* **DATA SEGMENT**:
=======

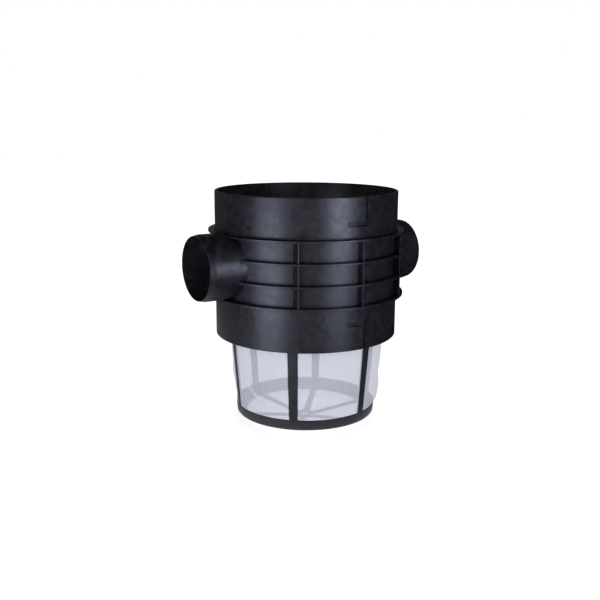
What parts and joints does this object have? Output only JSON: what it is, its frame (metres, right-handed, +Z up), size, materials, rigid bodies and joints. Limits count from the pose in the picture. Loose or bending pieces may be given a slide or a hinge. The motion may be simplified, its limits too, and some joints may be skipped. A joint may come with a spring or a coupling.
{
  "type": "rainwater tank filter",
  "caption": "Round black moulded filter housing, open at top and bottom, with a pipe spigot on each side, ringed by ribs, and a tapered mesh basket hanging inside and below it.",
  "frame": {"origin": "on the housing's upright axis, level with the lowest point of the basket", "axes": "+Z up along the housing's axis, +X along the two pipe spigots"},
  "size_m": [0.421, 0.336, 0.4044],
  "materials": {
    "housing_plastic": "satin moulded black polypropylene",
    "basket_plastic": "satin moulded black polypropylene",
    "filter_cloth": "fine woven white filter cloth, half see-through"
  },
  "bodies": {
    "root": {"housing": "housing_plastic", "basket_frame": "basket_plastic", "side_cloth": "filter_cloth", "floor_cloth": "filter_cloth"}
  },
  "joints": []
}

=======

From the material above, gather all lines that include the string "materials" and copy them.

What parts and joints does this object have? Output only JSON: what it is, its frame (metres, right-handed, +Z up), size, materials, rigid bodies and joints. Limits count from the pose in the picture. Loose or bending pieces may be given a slide or a hinge. The motion may be simplified, its limits too, and some joints may be skipped. A joint may come with a spring or a coupling.
  "materials": {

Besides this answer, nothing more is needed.